■ BRIEF
Quote verbatim every line from the line containing "materials = add_materials()" to the line containing "from mathutils import Matrix", inclusive of both, and no other line.

■ DATASET RECORDS
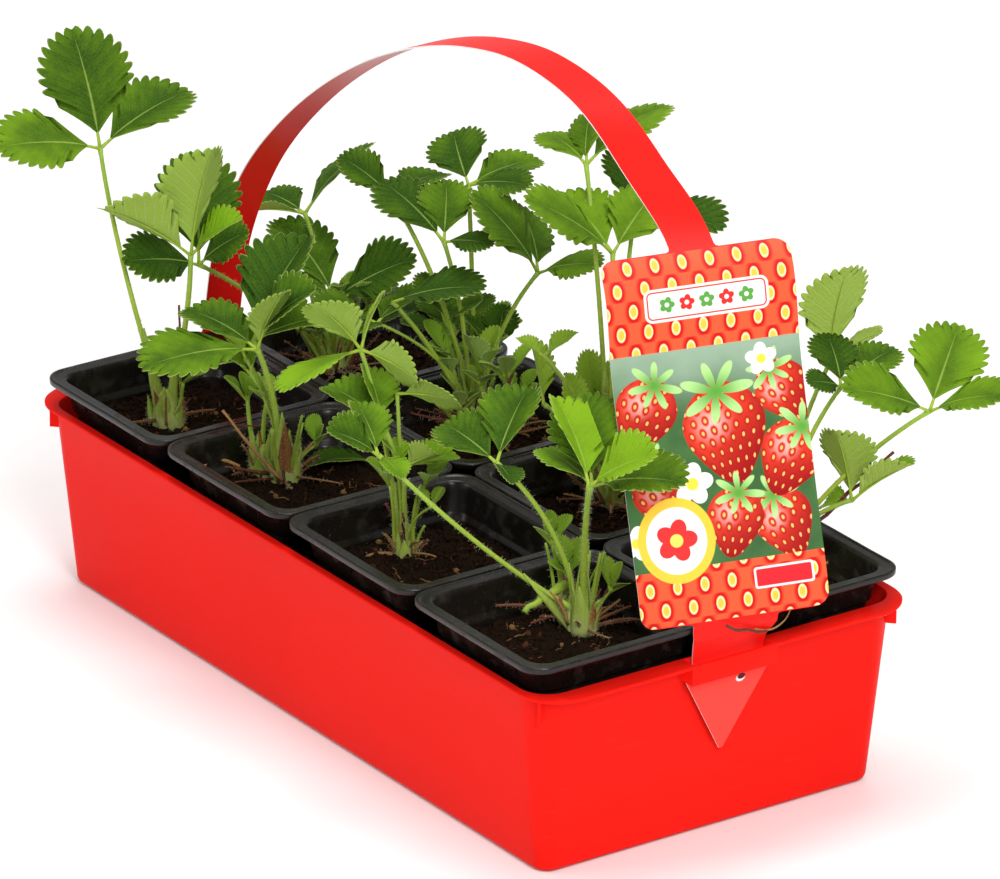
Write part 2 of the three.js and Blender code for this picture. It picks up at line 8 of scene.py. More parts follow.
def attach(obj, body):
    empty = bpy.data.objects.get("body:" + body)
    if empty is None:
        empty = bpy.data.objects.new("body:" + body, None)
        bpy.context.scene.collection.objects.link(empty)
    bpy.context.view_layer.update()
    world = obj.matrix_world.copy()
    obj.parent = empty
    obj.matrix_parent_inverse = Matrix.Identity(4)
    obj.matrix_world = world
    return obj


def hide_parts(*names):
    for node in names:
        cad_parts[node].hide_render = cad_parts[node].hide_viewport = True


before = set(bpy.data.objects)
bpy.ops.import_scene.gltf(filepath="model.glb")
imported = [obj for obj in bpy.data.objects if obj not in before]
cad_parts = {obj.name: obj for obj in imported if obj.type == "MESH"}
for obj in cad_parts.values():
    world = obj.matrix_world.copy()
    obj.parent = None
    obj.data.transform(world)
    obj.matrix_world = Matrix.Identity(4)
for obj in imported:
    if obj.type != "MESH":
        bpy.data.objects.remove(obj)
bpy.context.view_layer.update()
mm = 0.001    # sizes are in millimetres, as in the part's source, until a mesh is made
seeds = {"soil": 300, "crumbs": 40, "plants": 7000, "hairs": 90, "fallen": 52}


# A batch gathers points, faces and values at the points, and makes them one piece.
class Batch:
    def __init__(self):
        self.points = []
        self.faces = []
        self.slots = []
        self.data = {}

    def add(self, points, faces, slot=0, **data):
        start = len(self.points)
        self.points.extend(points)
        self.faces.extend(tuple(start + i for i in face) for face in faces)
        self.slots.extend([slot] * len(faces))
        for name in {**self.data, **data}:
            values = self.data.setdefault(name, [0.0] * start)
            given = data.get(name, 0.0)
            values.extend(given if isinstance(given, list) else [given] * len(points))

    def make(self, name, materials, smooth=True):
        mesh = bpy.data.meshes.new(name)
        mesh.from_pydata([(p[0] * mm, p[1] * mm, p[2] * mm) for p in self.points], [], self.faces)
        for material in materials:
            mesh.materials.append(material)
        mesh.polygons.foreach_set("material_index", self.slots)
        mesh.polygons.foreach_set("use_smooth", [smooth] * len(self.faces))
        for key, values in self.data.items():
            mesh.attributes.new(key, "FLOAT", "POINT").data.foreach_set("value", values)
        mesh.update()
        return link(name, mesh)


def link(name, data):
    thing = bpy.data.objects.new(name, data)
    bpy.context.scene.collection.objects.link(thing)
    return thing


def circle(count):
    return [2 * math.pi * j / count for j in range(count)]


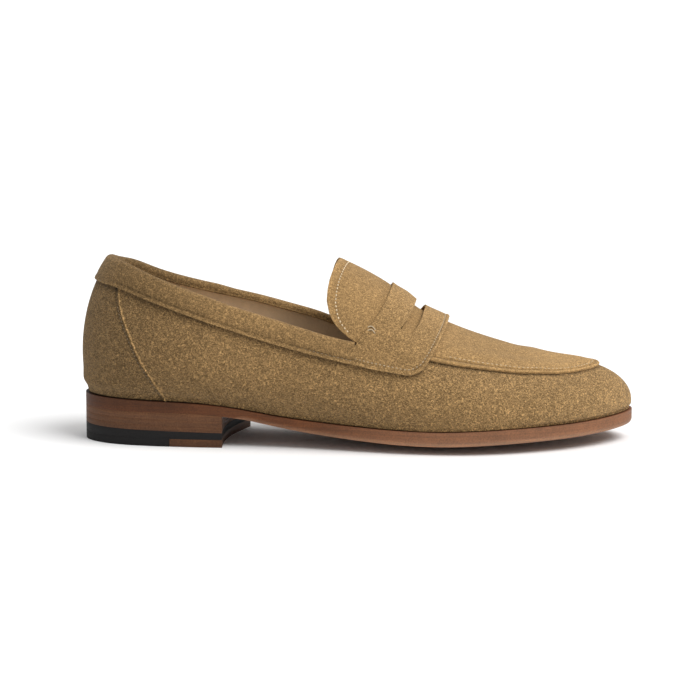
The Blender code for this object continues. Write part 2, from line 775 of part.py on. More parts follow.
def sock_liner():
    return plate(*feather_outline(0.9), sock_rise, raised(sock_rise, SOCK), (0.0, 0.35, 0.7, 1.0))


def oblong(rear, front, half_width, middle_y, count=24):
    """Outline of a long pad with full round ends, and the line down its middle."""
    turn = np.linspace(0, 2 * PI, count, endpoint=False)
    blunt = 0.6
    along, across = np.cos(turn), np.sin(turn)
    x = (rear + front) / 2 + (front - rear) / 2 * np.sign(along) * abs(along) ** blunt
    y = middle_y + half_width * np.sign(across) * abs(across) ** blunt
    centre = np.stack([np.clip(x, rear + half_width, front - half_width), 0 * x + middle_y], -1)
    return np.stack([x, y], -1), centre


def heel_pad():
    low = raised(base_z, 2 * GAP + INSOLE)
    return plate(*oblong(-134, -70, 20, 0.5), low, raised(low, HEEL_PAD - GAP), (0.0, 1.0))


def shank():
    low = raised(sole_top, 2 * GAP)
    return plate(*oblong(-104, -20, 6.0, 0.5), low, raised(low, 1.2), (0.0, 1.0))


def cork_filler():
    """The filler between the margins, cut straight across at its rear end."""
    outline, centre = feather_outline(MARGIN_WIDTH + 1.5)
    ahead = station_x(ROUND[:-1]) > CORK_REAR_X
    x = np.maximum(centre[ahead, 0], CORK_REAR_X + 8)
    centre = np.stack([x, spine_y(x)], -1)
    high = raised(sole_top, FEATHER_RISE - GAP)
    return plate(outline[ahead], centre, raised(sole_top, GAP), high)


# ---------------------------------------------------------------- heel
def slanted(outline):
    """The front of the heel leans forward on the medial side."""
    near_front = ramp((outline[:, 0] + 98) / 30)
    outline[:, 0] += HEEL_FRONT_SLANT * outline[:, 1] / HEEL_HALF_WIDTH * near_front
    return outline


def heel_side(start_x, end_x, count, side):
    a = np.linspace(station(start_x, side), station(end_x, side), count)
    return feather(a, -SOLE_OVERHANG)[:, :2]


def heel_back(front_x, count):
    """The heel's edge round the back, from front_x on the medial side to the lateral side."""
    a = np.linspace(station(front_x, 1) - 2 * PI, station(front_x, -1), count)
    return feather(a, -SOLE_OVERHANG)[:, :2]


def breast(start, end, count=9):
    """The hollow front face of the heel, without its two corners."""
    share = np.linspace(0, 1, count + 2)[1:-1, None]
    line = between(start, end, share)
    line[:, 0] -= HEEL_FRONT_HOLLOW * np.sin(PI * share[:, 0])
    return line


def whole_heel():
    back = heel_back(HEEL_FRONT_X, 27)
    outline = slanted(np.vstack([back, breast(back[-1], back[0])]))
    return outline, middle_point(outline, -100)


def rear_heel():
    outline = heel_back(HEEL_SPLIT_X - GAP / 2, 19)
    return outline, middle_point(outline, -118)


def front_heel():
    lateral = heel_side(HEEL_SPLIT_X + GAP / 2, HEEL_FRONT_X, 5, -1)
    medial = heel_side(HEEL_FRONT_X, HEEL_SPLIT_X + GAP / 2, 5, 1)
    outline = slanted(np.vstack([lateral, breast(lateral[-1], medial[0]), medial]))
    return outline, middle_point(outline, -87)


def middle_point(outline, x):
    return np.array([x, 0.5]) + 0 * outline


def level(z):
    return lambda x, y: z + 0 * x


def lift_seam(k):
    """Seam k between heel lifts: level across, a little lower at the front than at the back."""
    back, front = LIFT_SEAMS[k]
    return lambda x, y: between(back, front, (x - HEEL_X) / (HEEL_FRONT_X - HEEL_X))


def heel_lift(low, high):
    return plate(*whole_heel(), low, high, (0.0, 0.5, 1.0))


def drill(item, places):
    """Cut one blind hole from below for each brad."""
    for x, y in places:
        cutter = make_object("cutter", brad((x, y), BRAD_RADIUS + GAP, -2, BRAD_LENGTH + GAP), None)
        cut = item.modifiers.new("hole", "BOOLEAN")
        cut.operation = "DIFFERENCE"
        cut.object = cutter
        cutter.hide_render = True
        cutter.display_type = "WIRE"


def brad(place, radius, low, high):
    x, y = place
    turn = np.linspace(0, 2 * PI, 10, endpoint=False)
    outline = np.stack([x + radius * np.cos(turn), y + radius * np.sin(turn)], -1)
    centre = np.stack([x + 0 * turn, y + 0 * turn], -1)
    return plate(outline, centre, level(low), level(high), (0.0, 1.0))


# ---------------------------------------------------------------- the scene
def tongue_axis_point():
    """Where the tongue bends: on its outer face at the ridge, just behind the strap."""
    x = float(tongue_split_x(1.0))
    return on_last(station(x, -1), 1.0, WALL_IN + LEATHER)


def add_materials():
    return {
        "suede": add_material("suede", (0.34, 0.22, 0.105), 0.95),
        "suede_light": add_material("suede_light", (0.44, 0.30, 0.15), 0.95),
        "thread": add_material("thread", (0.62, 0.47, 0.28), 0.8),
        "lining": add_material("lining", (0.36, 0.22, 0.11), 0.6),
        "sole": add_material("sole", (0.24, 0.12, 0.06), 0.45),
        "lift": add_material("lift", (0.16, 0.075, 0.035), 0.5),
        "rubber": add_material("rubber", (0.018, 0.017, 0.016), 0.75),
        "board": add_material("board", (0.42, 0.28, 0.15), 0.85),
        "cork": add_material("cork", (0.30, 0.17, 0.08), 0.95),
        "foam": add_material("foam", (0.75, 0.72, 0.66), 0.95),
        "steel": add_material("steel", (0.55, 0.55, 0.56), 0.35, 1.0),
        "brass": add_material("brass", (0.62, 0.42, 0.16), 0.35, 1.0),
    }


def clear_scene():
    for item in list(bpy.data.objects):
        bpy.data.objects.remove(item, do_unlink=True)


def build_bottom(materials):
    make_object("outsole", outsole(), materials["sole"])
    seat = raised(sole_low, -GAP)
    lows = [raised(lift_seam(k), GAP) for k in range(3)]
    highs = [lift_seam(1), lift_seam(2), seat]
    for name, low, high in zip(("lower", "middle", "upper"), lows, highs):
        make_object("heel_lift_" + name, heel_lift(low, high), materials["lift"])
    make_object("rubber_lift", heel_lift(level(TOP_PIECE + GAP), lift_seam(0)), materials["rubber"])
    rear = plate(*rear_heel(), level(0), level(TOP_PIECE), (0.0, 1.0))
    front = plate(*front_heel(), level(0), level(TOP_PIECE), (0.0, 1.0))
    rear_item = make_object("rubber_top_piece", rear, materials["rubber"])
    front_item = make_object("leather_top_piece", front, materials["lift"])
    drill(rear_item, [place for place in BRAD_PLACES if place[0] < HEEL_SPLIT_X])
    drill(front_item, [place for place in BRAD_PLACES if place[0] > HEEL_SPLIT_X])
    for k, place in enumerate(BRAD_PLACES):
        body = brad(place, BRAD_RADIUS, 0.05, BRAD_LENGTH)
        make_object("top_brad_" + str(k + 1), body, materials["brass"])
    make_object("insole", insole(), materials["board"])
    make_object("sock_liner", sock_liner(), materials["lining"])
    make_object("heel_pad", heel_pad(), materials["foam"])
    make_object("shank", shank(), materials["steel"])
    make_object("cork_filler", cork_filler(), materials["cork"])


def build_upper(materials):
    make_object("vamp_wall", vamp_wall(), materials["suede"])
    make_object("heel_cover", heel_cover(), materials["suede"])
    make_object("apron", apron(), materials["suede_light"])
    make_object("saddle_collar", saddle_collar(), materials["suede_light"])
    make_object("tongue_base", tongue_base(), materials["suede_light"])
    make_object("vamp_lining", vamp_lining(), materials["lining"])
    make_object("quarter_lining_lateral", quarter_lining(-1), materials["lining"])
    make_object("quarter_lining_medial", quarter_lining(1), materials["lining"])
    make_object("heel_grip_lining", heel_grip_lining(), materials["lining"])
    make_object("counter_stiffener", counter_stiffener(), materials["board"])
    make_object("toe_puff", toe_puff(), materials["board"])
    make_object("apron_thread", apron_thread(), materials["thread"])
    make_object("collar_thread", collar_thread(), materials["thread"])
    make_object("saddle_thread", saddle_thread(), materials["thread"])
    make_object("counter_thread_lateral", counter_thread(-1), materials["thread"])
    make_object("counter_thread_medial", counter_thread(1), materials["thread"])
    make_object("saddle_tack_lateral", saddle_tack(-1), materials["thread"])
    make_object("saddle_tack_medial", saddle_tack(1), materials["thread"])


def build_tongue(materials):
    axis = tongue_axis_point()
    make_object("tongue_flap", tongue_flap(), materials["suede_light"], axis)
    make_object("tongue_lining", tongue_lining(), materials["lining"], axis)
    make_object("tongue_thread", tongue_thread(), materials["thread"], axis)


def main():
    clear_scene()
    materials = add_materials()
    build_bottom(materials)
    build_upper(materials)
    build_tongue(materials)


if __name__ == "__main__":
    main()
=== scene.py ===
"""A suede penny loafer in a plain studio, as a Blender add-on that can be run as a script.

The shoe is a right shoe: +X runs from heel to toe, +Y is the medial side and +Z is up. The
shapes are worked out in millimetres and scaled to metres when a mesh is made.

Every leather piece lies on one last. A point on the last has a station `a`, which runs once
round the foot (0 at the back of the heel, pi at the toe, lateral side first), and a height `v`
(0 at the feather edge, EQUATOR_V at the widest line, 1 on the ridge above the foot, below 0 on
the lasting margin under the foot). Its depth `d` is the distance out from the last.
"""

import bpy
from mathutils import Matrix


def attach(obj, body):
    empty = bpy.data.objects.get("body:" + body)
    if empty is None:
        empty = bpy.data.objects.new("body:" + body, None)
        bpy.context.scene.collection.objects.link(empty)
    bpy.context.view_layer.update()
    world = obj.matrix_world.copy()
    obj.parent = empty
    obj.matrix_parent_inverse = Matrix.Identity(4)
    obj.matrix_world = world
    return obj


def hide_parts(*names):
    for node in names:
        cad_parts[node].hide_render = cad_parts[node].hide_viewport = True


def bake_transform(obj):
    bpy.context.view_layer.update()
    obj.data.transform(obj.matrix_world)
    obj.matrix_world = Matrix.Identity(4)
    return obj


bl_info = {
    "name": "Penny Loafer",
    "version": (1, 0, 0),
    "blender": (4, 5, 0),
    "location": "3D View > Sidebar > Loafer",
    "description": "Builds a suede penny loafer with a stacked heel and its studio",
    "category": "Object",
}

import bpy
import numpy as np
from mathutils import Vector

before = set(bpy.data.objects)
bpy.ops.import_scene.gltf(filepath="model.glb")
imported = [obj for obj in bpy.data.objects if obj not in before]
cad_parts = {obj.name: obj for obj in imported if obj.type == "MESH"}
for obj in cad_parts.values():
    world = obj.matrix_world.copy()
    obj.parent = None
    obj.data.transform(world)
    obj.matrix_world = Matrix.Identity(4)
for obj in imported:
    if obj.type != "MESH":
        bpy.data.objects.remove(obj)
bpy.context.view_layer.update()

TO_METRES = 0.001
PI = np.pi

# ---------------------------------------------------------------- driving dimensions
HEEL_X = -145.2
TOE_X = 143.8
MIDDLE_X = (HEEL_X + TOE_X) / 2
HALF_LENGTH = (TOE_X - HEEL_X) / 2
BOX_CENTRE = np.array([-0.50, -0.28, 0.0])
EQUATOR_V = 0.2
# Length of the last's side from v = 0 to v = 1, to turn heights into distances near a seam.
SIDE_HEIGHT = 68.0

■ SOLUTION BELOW
    materials = add_materials()
    build_bottom(materials)
    build_upper(materials)
    build_tongue(materials)


if __name__ == "__main__":
    main()
=== scene.py ===
"""A suede penny loafer in a plain studio, as a Blender add-on that can be run as a script.

The shoe is a right shoe: +X runs from heel to toe, +Y is the medial side and +Z is up. The
shapes are worked out in millimetres and scaled to metres when a mesh is made.

Every leather piece lies on one last. A point on the last has a station `a`, which runs once
round the foot (0 at the back of the heel, pi at the toe, lateral side first), and a height `v`
(0 at the feather edge, EQUATOR_V at the widest line, 1 on the ridge above the foot, below 0 on
the lasting margin under the foot). Its depth `d` is the distance out from the last.
"""

import bpy
from mathutils import Matrix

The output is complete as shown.